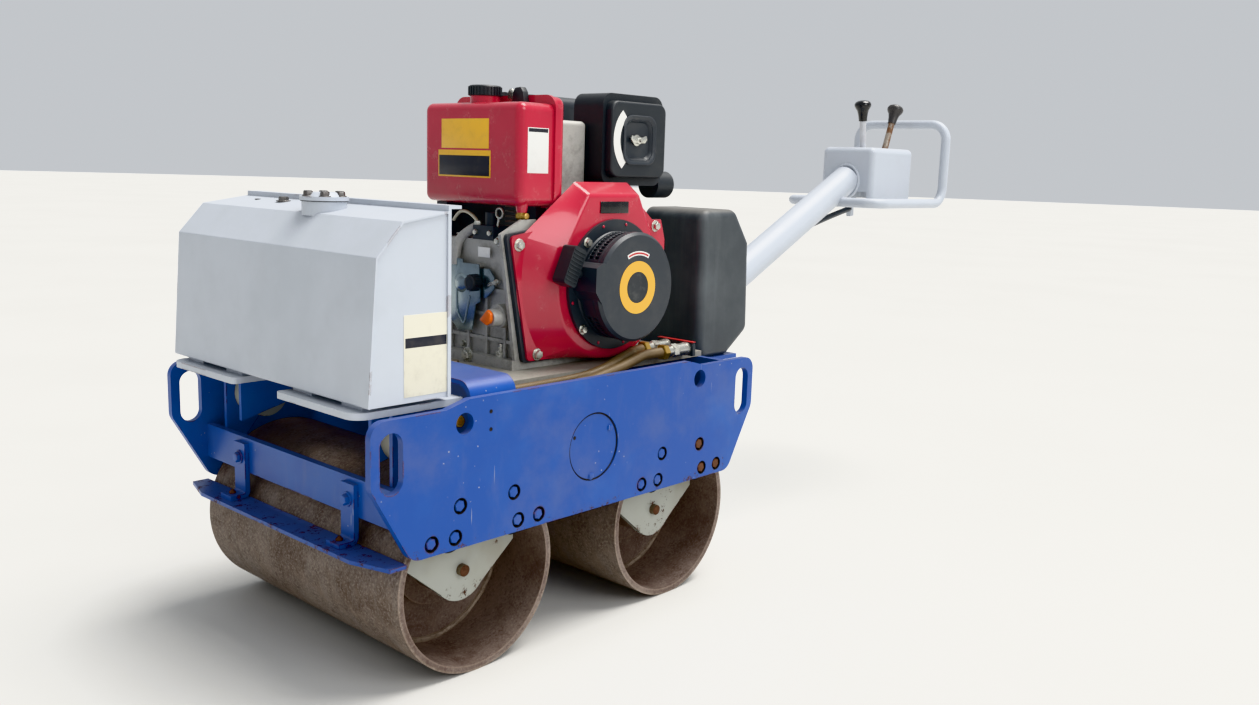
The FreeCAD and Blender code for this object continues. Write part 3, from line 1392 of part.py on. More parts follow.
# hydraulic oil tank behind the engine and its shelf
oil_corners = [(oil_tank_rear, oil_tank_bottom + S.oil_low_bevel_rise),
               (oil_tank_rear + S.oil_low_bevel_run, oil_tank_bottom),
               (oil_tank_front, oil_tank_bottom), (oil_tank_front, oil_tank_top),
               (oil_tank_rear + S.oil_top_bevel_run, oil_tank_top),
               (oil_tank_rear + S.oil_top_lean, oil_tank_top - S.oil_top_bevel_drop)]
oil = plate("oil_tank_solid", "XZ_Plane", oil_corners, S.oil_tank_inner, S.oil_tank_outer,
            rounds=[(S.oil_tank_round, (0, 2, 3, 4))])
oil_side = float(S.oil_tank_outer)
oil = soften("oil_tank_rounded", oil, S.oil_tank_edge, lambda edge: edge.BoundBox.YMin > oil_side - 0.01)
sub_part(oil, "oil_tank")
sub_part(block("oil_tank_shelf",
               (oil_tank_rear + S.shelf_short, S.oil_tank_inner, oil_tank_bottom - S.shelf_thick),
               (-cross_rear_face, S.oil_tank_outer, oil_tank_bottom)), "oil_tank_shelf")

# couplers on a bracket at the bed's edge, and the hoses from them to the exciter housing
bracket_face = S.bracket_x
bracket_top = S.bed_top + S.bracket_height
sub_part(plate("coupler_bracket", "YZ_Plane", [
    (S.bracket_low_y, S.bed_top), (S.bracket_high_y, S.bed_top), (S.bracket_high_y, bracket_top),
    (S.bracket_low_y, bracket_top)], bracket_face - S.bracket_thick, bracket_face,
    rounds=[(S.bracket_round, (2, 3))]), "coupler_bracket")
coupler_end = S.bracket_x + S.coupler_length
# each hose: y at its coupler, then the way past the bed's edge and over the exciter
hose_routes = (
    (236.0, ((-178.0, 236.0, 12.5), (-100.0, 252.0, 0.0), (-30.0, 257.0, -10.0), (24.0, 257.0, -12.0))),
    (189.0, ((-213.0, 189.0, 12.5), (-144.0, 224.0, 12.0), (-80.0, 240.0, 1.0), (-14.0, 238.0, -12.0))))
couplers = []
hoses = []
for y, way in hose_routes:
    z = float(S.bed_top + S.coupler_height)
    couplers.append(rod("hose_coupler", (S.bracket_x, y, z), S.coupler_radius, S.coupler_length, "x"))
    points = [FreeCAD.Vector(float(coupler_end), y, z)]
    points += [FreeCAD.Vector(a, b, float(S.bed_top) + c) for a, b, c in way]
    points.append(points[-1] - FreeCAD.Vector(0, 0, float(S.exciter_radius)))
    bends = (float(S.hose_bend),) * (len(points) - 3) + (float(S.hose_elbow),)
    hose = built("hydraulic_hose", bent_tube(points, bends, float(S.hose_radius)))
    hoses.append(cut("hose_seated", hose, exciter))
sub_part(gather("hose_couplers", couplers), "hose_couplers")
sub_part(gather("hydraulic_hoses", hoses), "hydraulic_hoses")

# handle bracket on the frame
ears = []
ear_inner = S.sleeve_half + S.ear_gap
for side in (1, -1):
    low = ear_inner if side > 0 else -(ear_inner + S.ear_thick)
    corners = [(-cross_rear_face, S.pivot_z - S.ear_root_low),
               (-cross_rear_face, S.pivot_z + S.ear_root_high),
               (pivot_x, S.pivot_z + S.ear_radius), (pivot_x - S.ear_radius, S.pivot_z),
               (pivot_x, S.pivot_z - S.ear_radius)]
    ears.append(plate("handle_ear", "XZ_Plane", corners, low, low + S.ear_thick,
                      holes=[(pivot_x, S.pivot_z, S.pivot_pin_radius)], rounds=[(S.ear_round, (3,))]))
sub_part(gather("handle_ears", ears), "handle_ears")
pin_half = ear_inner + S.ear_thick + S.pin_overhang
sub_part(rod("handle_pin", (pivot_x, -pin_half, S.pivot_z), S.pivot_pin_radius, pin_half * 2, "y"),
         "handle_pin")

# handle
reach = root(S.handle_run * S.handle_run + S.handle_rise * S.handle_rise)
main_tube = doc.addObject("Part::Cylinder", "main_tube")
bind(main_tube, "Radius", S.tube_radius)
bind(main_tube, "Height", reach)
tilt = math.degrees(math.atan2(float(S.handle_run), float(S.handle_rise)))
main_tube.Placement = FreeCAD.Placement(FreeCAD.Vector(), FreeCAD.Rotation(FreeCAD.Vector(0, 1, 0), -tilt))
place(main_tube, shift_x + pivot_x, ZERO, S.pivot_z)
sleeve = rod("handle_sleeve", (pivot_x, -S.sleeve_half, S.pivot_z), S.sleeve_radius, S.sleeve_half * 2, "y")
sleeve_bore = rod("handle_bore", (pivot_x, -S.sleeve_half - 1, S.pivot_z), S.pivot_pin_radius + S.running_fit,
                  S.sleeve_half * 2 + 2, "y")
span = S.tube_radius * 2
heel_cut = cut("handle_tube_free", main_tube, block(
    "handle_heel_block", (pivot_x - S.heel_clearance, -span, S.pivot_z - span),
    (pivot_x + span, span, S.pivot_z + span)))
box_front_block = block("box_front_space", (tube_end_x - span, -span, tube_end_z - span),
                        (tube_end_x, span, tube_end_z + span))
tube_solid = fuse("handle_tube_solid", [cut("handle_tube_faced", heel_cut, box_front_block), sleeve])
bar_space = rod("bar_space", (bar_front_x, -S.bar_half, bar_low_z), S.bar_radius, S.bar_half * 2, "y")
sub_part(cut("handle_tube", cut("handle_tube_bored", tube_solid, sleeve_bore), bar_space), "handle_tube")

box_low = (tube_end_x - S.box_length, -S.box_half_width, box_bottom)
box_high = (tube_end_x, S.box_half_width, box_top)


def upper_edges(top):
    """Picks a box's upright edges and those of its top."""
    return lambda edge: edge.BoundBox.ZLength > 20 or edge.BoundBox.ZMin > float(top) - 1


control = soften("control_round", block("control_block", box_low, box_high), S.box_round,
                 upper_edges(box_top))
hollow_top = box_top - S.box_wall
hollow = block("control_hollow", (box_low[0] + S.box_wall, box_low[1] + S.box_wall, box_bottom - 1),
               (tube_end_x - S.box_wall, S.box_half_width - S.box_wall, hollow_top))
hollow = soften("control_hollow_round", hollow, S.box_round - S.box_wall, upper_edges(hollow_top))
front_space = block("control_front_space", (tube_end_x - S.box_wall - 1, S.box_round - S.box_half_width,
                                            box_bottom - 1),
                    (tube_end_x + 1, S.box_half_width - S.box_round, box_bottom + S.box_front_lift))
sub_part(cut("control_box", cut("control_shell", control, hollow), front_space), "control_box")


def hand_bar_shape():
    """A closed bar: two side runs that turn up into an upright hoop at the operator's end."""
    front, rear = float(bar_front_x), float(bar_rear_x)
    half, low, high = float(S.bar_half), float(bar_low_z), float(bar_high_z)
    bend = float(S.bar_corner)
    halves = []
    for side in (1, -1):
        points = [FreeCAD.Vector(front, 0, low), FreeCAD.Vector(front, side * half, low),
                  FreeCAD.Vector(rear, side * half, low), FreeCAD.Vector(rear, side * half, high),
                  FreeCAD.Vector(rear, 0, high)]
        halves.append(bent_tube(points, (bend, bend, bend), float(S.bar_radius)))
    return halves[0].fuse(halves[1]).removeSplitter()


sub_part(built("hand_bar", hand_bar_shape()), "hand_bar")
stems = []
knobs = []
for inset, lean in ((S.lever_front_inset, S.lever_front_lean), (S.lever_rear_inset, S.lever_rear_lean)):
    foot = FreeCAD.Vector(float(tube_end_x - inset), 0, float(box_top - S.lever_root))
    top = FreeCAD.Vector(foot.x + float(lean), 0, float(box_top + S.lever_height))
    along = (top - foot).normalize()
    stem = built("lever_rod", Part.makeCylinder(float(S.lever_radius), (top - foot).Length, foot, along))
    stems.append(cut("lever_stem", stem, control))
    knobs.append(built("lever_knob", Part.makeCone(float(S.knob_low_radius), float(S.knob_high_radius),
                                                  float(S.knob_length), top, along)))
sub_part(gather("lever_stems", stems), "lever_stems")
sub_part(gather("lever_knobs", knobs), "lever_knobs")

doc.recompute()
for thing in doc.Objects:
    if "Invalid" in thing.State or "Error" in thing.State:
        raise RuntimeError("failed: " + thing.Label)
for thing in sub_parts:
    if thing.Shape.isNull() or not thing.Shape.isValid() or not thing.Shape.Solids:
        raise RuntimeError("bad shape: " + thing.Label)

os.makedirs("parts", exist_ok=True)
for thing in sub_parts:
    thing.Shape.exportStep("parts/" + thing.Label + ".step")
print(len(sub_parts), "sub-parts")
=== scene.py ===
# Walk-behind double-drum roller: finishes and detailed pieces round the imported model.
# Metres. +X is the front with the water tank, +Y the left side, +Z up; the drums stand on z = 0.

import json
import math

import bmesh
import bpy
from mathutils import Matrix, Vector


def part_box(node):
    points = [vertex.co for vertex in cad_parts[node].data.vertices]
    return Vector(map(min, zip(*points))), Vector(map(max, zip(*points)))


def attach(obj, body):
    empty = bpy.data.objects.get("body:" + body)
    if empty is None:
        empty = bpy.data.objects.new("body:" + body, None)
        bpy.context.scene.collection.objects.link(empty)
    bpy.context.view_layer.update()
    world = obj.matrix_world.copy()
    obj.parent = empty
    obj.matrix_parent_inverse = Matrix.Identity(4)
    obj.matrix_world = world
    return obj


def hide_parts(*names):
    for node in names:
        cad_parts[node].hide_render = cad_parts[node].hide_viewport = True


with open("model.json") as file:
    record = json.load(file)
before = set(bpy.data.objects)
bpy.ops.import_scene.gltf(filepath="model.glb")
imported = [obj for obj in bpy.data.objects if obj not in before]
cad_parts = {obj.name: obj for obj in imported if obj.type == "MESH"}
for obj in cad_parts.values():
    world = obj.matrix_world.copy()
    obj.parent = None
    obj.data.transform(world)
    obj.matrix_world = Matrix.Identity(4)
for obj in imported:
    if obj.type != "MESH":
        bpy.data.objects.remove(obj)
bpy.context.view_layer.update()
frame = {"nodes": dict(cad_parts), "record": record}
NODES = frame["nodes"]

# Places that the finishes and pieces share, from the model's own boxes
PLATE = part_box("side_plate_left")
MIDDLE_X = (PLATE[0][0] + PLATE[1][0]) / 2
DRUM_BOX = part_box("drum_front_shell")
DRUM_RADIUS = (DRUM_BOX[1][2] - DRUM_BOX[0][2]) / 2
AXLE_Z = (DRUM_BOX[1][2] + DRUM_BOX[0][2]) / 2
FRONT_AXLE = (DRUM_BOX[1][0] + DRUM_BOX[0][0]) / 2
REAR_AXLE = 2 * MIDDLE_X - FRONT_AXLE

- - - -

Required task:
Output exactly the lines of the material above from the one containing "doc.recompute()" up to and including the one containing "cad_parts[node].hide_render = cad_parts[node].hide_viewport".

Complete response:
doc.recompute()
for thing in doc.Objects:
    if "Invalid" in thing.State or "Error" in thing.State:
        raise RuntimeError("failed: " + thing.Label)
for thing in sub_parts:
    if thing.Shape.isNull() or not thing.Shape.isValid() or not thing.Shape.Solids:
        raise RuntimeError("bad shape: " + thing.Label)

os.makedirs("parts", exist_ok=True)
for thing in sub_parts:
    thing.Shape.exportStep("parts/" + thing.Label + ".step")
print(len(sub_parts), "sub-parts")
=== scene.py ===
# Walk-behind double-drum roller: finishes and detailed pieces round the imported model.
# Metres. +X is the front with the water tank, +Y the left side, +Z up; the drums stand on z = 0.

import json
import math

import bmesh
import bpy
from mathutils import Matrix, Vector


def part_box(node):
    points = [vertex.co for vertex in cad_parts[node].data.vertices]
    return Vector(map(min, zip(*points))), Vector(map(max, zip(*points)))


def attach(obj, body):
    empty = bpy.data.objects.get("body:" + body)
    if empty is None:
        empty = bpy.data.objects.new("body:" + body, None)
        bpy.context.scene.collection.objects.link(empty)
    bpy.context.view_layer.update()
    world = obj.matrix_world.copy()
    obj.parent = empty
    obj.matrix_parent_inverse = Matrix.Identity(4)
    obj.matrix_world = world
    return obj


def hide_parts(*names):
    for node in names:
        cad_parts[node].hide_render = cad_parts[node].hide_viewport = True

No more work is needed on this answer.